Fashion brands promoting sustainability often engage in "greenwashing"—emphasizing minor improvements while ignoring fundamental business model problems. A company launching a "conscious collection" of 20 items while producing 5,000 new styles annually isn't meaningfully addressing environmental impact. True environmental ethics in fashion requires producing less, not just producing differently.

The Economic Accessibility Problem in Ethical Fashion

Ethical fashion's price point creates a paradox: the people most harmed by exploitative fashion systems—low-wage workers—can least afford the ethical alternatives. When a basic t-shirt costs $60 instead of $6, ethical consumption becomes a privilege rather than an accessible choice.

This reality doesn't mean ethics in fashion is impossible for everyone, but it does mean we should resist moralizing consumption choices without acknowledging economic constraints.

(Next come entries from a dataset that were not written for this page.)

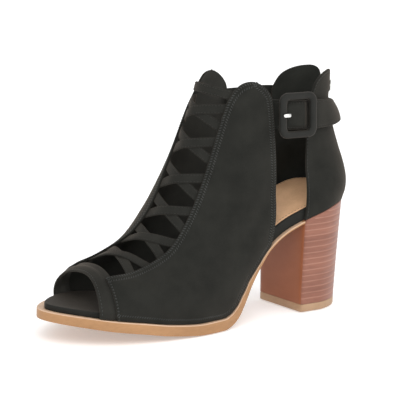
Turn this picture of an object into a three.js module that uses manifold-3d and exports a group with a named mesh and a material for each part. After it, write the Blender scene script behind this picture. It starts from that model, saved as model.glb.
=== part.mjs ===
// Block heel peep-toe ankle sandal, left shoe: crossed-strap front, open sides, buckled ankle strap, back zip.
// Millimetres. +X towards the toe, +Y towards the outer side of the foot, +Z up.
// Origin: centre of the heel's flat bottom face, on the floor.
import * as THREE from "three";
import { mergeVertices } from "three/addons/utils/BufferGeometryUtils.js";
import Module from "manifold-3d";

// ------------------------------------------------------------------ driving sizes
const GAP = 0.3; // clearance between pieces that touch
const WALL = 2.0; // upper wall
const INSOLE_T = 7.0, INSOLE_BALL = 5.2, INSOLE_TOE = 3.6; // covered footbed: padded at the heel, thinner towards the toe
const INSOLE_CUP = 1.8; // rise of its inner edge at the heel
const INSOLE_IN = WALL + GAP; // footbed edge inside the upper's outer face
const SHOULDER = 30; // depth of the rounding at the heel back
const TIP_X = 207.0; // toe tip of the last; the outsole reaches its ledge further
const TOE_FROM = 165; // where the rounded toe of the outline starts
const BREAST_TOP = 18.0; // heel breast at the seat
const BREAST_BOTTOM = 19.4; // heel breast at the floor
const TOP_PIECE_T = 5.0; // wear piece under the heel
const HEEL_BOTTOM_HALF = 21.8;
const HEEL_BOTTOM_BACK = -20.8;
const HEEL_BOTTOM_MID = 2.6; // the heel stands a little towards the outer side
const HEEL_BOTTOM_SKEW = -0.055; // and its breast turns a little
const BAND_FRONT = [183.2, 177.0]; // toe band, front edge at the sole, outer and inner side
const BAND_REAR = [168.0, 162.0]; // toe band, rear edge tucked under the side panels
const BAND_BOW = 1.5; // how far both seams of the toe bow forwards on the outer side
const BAND_CREST = [32.8, 44.5]; // both edges on the top line, s
const STRAP_W = 6.2; // crossed straps
const STRAP_T = 1.6;
const ANKLE_T = 1.8; // buckled strap
const BUCKLE_W = 32.0, BUCKLE_H = 30.0, BUCKLE_SIDE = 5.6, BUCKLE_RAIL = 4.7, BUCKLE_T = 3.8, BUCKLE_R = 6.5;
const BUCKLE_AT = [29.0, 30.6, 136.5]; // middle of its front face
const BUCKLE_TURN = 4.6, BUCKLE_TILT = 3.0, BUCKLE_LEAN = 6; // degrees: outwards at the toe end, up at the toe end, inwards at the top
const SWING = 7; // the instep leans to the inner side of the foot
const ZIP_PIVOT = [-18.0, 0, 149.8]; // hinge of the zip pull
const PULL_L = 6.5, PULL_W = 5.4, PULL_T = 1.2;

// ------------------------------------------------------------------ short tables of the last
// sole line: x, zb bottom height, th thickness, yOut and yIn half widths of the upper at the sole, ledge of the outsole
const SOLE = [
  [-30, 71.4, 1.5, 27.8, 26.8, 0.2],
  [-10, 69.8, 1.5, 27.8, 26.8, 0.2],
  [5, 65.7, 1.5, 27.4, 26.6, 0.2],
  [18, 61.5, 1.5, 26.5, 25.6, 0.2],
  [32, 55.8, 1.5, 25.9, 24.0, 0.2],
  [46, 47.0, 1.6, 27.0, 23.0, 0.2],
  [56, 36.1, 2.1, 28.7, 23.4, 0.3],
  [64, 24.9, 3.2, 30.2, 24.6, 0.4],
  [70, 14.4, 4.5, 31.5, 26.0, 0.6],
  [76, 6.2, 6.4, 33.0, 27.8, 0.8],
  [83, 1.6, 7.5, 34.7, 30.2, 1.0],
  [90, 0.0, 7.6, 36.2, 33.0, 1.4],
  [107, 0.0, 7.4, 38.1, 37.4, 1.9],
  [118, 0.8, 7.2, 38.6, 39.4, 2.0],
  [135, 2.9, 7.1, 38.4, 41.0, 2.0],
  [155, 6.3, 7.0, 36.0, 40.0, 2.0],
  [175, 9.4, 6.9, 31.5, 35.8, 2.0],
  [192, 12.3, 6.7, 26.0, 28.2, 2.2],
  [212, 15.3, 6.2, 19.0, 18.0, 2.6],
];
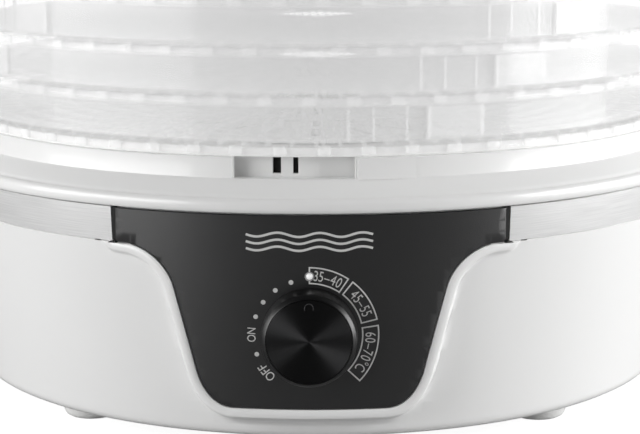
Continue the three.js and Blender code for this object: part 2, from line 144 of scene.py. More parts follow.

Someone working two jobs at minimum wage isn't being unethical by shopping at affordable stores—they're navigating the economic reality they face.

The most accessible ethical fashion practice remains buying less and wearing longer, regardless of where clothes come from. Secondhand shopping democratizes access to quality pieces while preventing waste, though even this option faces barriers in communities without thrift store access or where secondhand clothes carry social stigma.

What Transparency and Certifications Actually Tell You

Certifications provide useful information but rarely tell the complete story. Fair Trade certification verifies fair wages at certified factories but doesn't track the entire supply chain. GOTS (Global Organic Textile Standard) ensures organic materials and safer processing but says nothing about worker wages. B Corp certification evaluates overall company practices but doesn't guarantee every product meets high standards.

True transparency requires brands publishing supplier lists, wage information, and environmental impact data—information most companies consider proprietary. Some brands like Everlane and Patagonia have moved toward greater transparency, though critics note gaps between marketing claims and verifiable data.

When brands refuse to disclose supply chain information, consumers should question why. Opacity usually protects practices companies know won't withstand scrutiny. The absence of information is itself information about a brand's actual commitment to ethical production.

Practical Ethics: Making Better Choices in an Imperfect System

Perfect ethical consumption doesn't exist, but meaningful improvement does. The goal isn't purity but reduction of harm within your circumstances and values. This requires honest assessment of what matters most to you—labor rights, environmental impact, animal welfare, local economies—and prioritizing accordingly.

Your individual consumption choices matter but won't single-handedly reform fashion. Systemic change requires policy intervention: living wage laws, environmental regulations, supply chain transparency requirements. Individual ethics and collective action work together, neither sufficient alone.

Consider your consumption within your broader impact. Someone buying occasional fast fashion while volunteering for labor rights organizations contributes more to ethical fashion than someone buying only certified organic while remaining politically disengaged. Ethics encompasses actions beyond shopping.

The question "Can fashion ever be truly moral?" misframes the challenge. Fashion exists within capitalism, globalization, and environmental crisis—systems with built-in ethical conflicts. Rather than seeking moral purity, we can work toward fashion that better respects people and planet while acknowledging tradeoffs and limitations.

Ethical style means rejecting both nihilistic consumption—nothing matters so buy whatever—and perfectionist paralysis—nothing's perfect so do nothing. It requires engaging thoughtfully with complexity, making better choices where possible, and advocating for systemic changes that make ethical fashion more accessible to everyone.